Cependant, poursuit le quotidien américain, "des frontières ethniques et sectaires partageant le pays en trois Etats sont en train de se dessiner". Au nord, les Kurdes, qui composent 15 à 20 % de la population irakienne, "ont déjà un statut garantissant leur autonomie, et la nouvelle Constitution irakienne leur permet d'avoir une force militaire et une grande indépendance vis-à-vis du gouvernement central. Au sein de la communauté chiite, qui représente près de 60 % de la population, des milices privées et des personnalités religieuses œuvrent pour renforcer le caractère islamique de la société. Et de nombreux dirigeants de cette communauté seraient pour l'établissement dans le sud irakien, abondant en ressources pétrolières, d'un Etat autonome à l'instar de la zone kurde. Entre les deux, coincée dans le centre du pays, se trouve la communauté sunnite, qui représente 18 à 20 % de la population. Cette région est pauvre en ressources et offre un foyer aux insurgés."  

L'armée, censée protéger tous les Irakiens, est largement perçue par les sunnites comme "une milice formée de Kurdes et de chiites", relève le journal. La marginalisation des sunnites apparaît aussi dans les discussions concernant le texte constitutionnel. Approuvé par référendum en octobre 2005, ce texte avait obtenu l'agrément des sunnites après la promesse des chiites de revoir certaines parties favorisant leur autonomie ou concernant le partage des richesses pétrolières. "Mais, récemment, un grand nombre de dirigeants chiites et kurdes se sont prononcés contre tout changement ou amendement constitutionnel."

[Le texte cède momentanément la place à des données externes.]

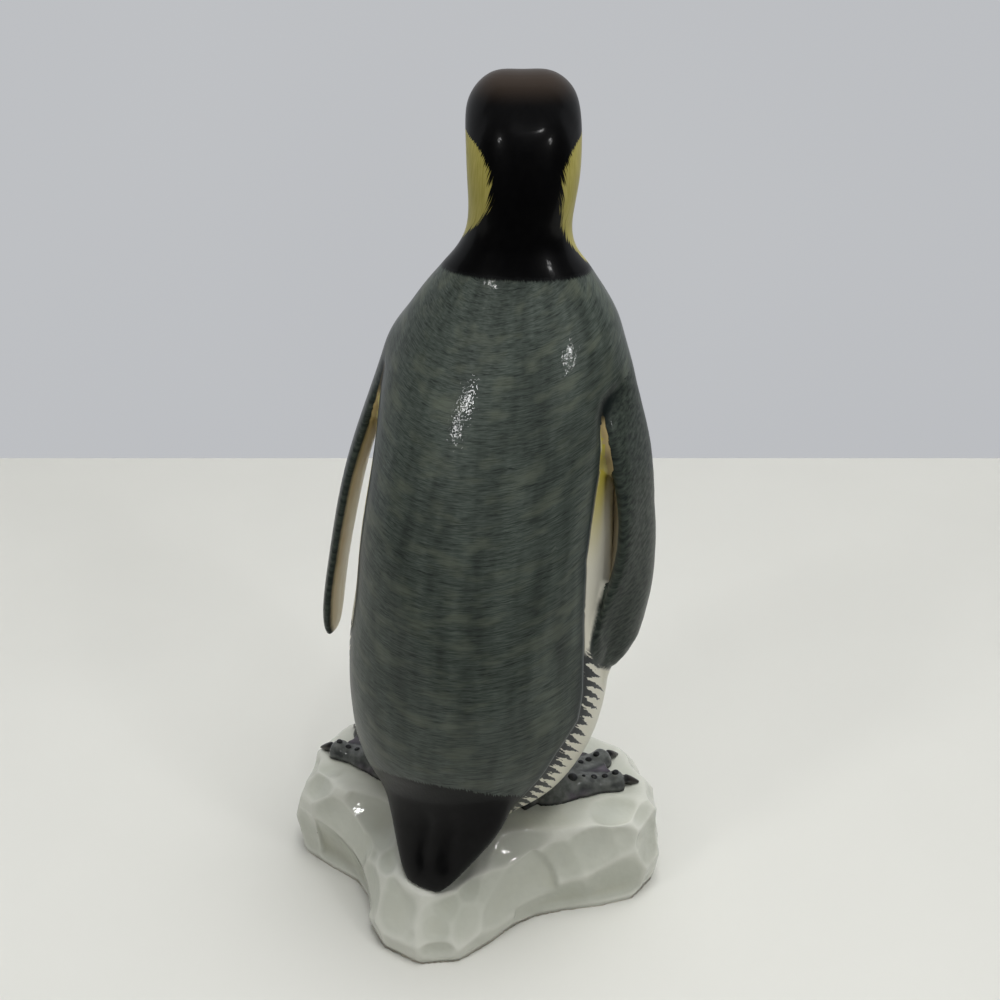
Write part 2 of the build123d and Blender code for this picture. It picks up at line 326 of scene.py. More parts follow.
# Each scoop is a ball that dips into the skin: what lies inside it moves out to its surface
scoop_reach = 0.7
ice_solid = solid("ice_base")
scooped = ice_points.copy()
for turn, reach, rise, width, depth in ice_scoops + ice_nicks:
    way = Vector((math.cos(2 * math.pi * turn), math.sin(2 * math.pi * turn), 0))
    outside = Vector((*ice_middle, rise)) + way * reach
    spot, facing, _, _ = ice_solid.find_nearest(outside * mm)
    ball = (width * width / 4 + depth * depth) / (2 * depth) * mm
    hub = np.array(spot + facing * (ball - depth * mm))
    from_hub = scooped - hub
    gap = np.linalg.norm(from_hub, axis=1)
    near = np.linalg.norm(scooped - np.array(spot), axis=1) < scoop_reach * width * mm
    cut = near & (gap < ball) & ((from_hub * ice_side).sum(axis=1) < 0)
    scooped[cut] += (from_hub * (ball / gap - 1)[:, None])[cut]
ice_points = ice_points + (scooped - ice_points) * ice_outer[:, None]

# The foot curls in to its rim, and the ridges are softened where nothing stands on them
foot_curl = np.clip(1 - ice_points[:, 2] / ice_foot_height, 0, 1) ** 2 * ease(ice_outward, 0.3, 0.7)
ice_points[:, :2] -= from_middle * (foot_curl * ice_foot_round)[:, None]
ice_free = ease(ice_points[:, 2], 0.3 * mm, 1.5 * mm) * ease(rider_gap, 0.5, 4)
ice_points = soften(ice_points, ice_links, ice_free, 2, shrink=True)
ice_points[:, 2] = np.clip(ice_points[:, 2], ice_low.z, ice_high.z)
ice_fields = {"hollow": hollowness(ice_points, ice_quads, 40)}
finished_piece("ice_block", ice_points, ice_quads.tolist(), ice_fields, "ice_base", ice_glaze)


# BODY, HEAD, TAIL AND FLIPPERS
# Body and head are hollow castings of the same porcelain, tail and flippers are solid. They are luted
# together with slip while leather hard. The seams are sponged away before firing, so one smooth skin
# runs over them, but the flippers keep a deep crease at the armpit.
body_grain = 0.75 * mm
cast_nodes = ("torso", "head", "tail", "right_flipper", "left_flipper")
seam_fill_reach = {"head": 0.0, "tail": 7.0, "right_flipper": 8.0, "left_flipper": 8.0}
seam_reach = 6.0
armpit_height = 160.0
nape_height = 226.0
nape_fullness = 2.2
nape_spread = 8.0
collar_height = 187.0
collar_sink = 1.3
collar_spread = 9.0
crease_width = 1.1
crease_depth = 1.0
opening_depth = 0.7
inner_lean = 5.0
triangle_limit = 190000
seam_held = 2.5
blade_outward = np.array((-0.94, -0.342))
blade_forward = np.array((0.342, -0.94))
blade_levels = (81, 85, 89, 93, 97, 101, 106, 112, 118, 126, 138, 150, 158)
outer_pushes = (0.0, 2.4, 3.5, 3.4, 3.1, 2.8, 2.2, 1.4, 0.8, 0.0, 0.0, 0.0, 0.0)
inner_pushes = (1.2, 1.2, 1.7, 1.9, 1.6, 0.9, 0.0, -1.2, -1.5, -1.5, -1.1, -0.8, 0.0)
half_blade_levels = (82, 86, 92, 105)
half_blades = (1.0, 3.0, 4.5, 5.5)
line_step = 4.0


def fade(values, full, none):
    """Smooth fall from 1 at full to 0 at none."""
    return ease(-values, -none, -full)


def up(points):
    """Height in mm."""
    return points[:, 2] / mm


def middle_line(node):
    """Levels up a CAD node in mm, and the middle of its outline at each of them."""
    corners = np.array([vertex.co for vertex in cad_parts[node].data.vertices]) / mm
    levels = np.arange(corners[:, 2].min() + line_step, corners[:, 2].max(), line_step)
    middles = []
    for level in levels:
        band = corners[np.abs(corners[:, 2] - level) < line_step]
        middles.append((band.min(axis=0) + band.max(axis=0)) / 2)
    return levels, np.array(middles)


def beside_line(points, line):
    """Where points lie beside a middle line, as x and y, all in mm."""
    return [points[:, axis] - np.interp(points[:, 2], line[0], line[1][:, axis]) for axis in (0, 1)]


body_line = middle_line("torso")


def about_body(points):
    """Turn in degrees from straight back, positive to its right, and distance from the body's middle."""
    x, y = beside_line(points, body_line)
    return np.degrees(np.arctan2(-x, y)), np.hypot(x, y)


# Only the outermost shell of the joined castings is kept
skin, quads = fine_skin(cast_nodes, body_grain)
links = quad_links(quads)
shell = np.arange(len(skin))
while True:
    joined = shell.copy()
    np.minimum.at(joined, links[:, 0], shell[links[:, 1]])
    np.minimum.at(joined, links[:, 1], shell[links[:, 0]])
    joined = joined[joined]
    if (joined == shell).all():
        break
    shell = joined
outside = shell == shell[np.argmax(skin[:, 2])]
fresh = np.cumsum(outside) - 1
quads = fresh[quads[outside[quads].all(axis=1)]]
skin = skin[outside]
links = quad_links(quads)

# Slip fills the seams and the sponge softens them, but the armpits stay open from behind
gaps = np.stack([node_gap(skin, name) for name in cast_nodes], axis=1)
behind_flipper = fade(np.abs(about_body(skin / mm)[0]), 74, 88)
seam = np.full(len(skin), 1000.0)
armpit = np.full(len(skin), 1000.0)
fill = np.zeros(len(skin))
for column, name in enumerate(cast_nodes[1:], start=1):
    apart = np.maximum(gaps[:, 0], gaps[:, column])
    if name.endswith("flipper"):
        armpit = np.minimum(armpit, apart)
        apart = apart + 30 * fade(up(skin), armpit_height - 8, armpit_height + 5) * behind_flipper
    seam = np.minimum(seam, apart)
    reach = seam_fill_reach[name]
    if reach:
        fill = np.maximum(fill, np.clip(1 - apart / reach, 0, 1) ** 2 * reach / 5)
skin = pushed(skin, quads, fill)
skin = soften(skin, links, 1.0, 4)
skin = soften(skin, links, fade(seam, 1, seam_reach), 16, shrink=True)
shoulder = fade(armpit, 5, 15) * ease(up(skin), 140, 158)
shoulder *= 1 - behind_flipper * fade(up(skin), 148, 154)
skin = soften(skin, links, shoulder, 70, shrink=True)

# The back of the head is full above the nape, and the back rounds over to the collar.
head_axis = np.array((-10.0, -11.6))
head_ahead = np.array((0.3746, -0.9272))
behind_axis = -(skin[:, :2] / mm - head_axis) @ head_ahead
from_axis = np.linalg.norm(skin[:, :2] / mm - head_axis, axis=1)
rearward = ease(behind_axis / from_axis, 0.2, 0.9) * ease(from_axis, 2, 14)
fullness = nape_fullness * np.exp(-((up(skin) - nape_height) / nape_spread) ** 2) * rearward
collar = np.exp(-((up(skin) - collar_height) / collar_spread) ** 2)
fullness -= collar_sink * collar * fade(np.abs(about_body(skin / mm)[0]), 20, 80)
skin[:, :2] -= head_ahead * (fullness * mm)[:, None]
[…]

Dans ce contexte, les Irakiens sont quotidiennement témoins de déplacements de familles qui préfèrent quitter les régions mixtes pour s'installer dans des zones homogènes d'un point de vue ethnique ou confessionnel, signale The Wall Street Journal. "De plus en plus d'hommes politiques sont conscients de cette division. Ainsi, selon le député kurde Mahmoud Othman, l'idée que ces trois communautés vivent ensemble devient de plus en plus difficile à traduire sur le terrain. En réalité, le pays s'oriente vers une division par cantons selon des lignes de séparation communautaires dans un système fédéral."

Pourtant, le président irakien, le Kurde Jalal Talabani, n'a de cesse d'appeler à l'unité du pays et "agit en faveur de la démocratie et de la paix en Irak", relève Kurdish Media. Le webzine souligne que, "s'il faut évidemment rejeter un système qui priverait les Kurdes et les chiites de leurs droits, eux qui ont déjà tant souffert, il ne faut pas non plus accepter de mécontenter les sunnites. Notre alliance doit éviter les humiliations et représenter les intérêts de tous les citoyens."

D'ailleurs, enchaîne David Ignatius dans le Washington Post, "les dirigeants irakiens semblent réaliser qu'ils sont au bord d'un gouffre. Soit ils se prennent en main tous ensemble, soit l'Irak dans sa totalité va s'effondrer. De ce fait, ils ont fait le choix de l'unité, ou du moins ils veulent en parler sérieusement." L'auteur fait l'inventaire "des signaux clairs indiquant que des tentatives sérieuses sont en cours pour former un gouvernement d'union nationale".

Ainsi, conformément à une proposition de l'ambassadeur américain en Irak, Zalmay Khalilzad, les dirigeants des différents groupes politiques et communautaires enchaînent les réunions depuis une semaine, l'objectif étant de parvenir à un accord sur la composition du cabinet ministériel. "Khalilzad a assisté à toutes ces rencontres, jouant le rôle de médiateur dans des tractations laborieuses." Selon lui, "les points de vue se rapprochent, car les différents protagonistes commencent à réaliser que, si une partie impose des lignes rouges, toutes les autres en imposeront aussi".

Les commentaires de l'ambassadeur trouvent un écho dans les propos des politiciens irakiens eux-mêmes, se réjouit l'éditorialiste en citant Adel Abdul Mahdi, le vice-président irakien et membre du Conseil suprême de la révolution islamique en Irak (CSRII, parti chiite) : "Nous partageons les mêmes points de vue sur les questions essentielles. Nous sommes convaincus qu'il faut travailler d'une manière consensuelle. Il me semble que nous sommes en train de construire une entente entre les différentes communautés. Le message du nouveau gouvernement sera que personne n'est au-dessus de la loi, ni les brigades Al-Badr (bras armé du CSRII), ni l'armée du Mahdi (milice de l'imam radical chiite Moqtada Al-Sadr)."

Dans le même état d'esprit, le dirigeant du CSRII, Abdel Aziz Al-Hakim, aurait "vivement demandé à l'Iran d'ouvrir le dialogue avec les Etats-Unis pour aplanir les difficultés concernant l'avenir politique de l'Irak. Khalilzad aurait lui-même commencé à explorer les modalités d'une rencontre irano-américaine."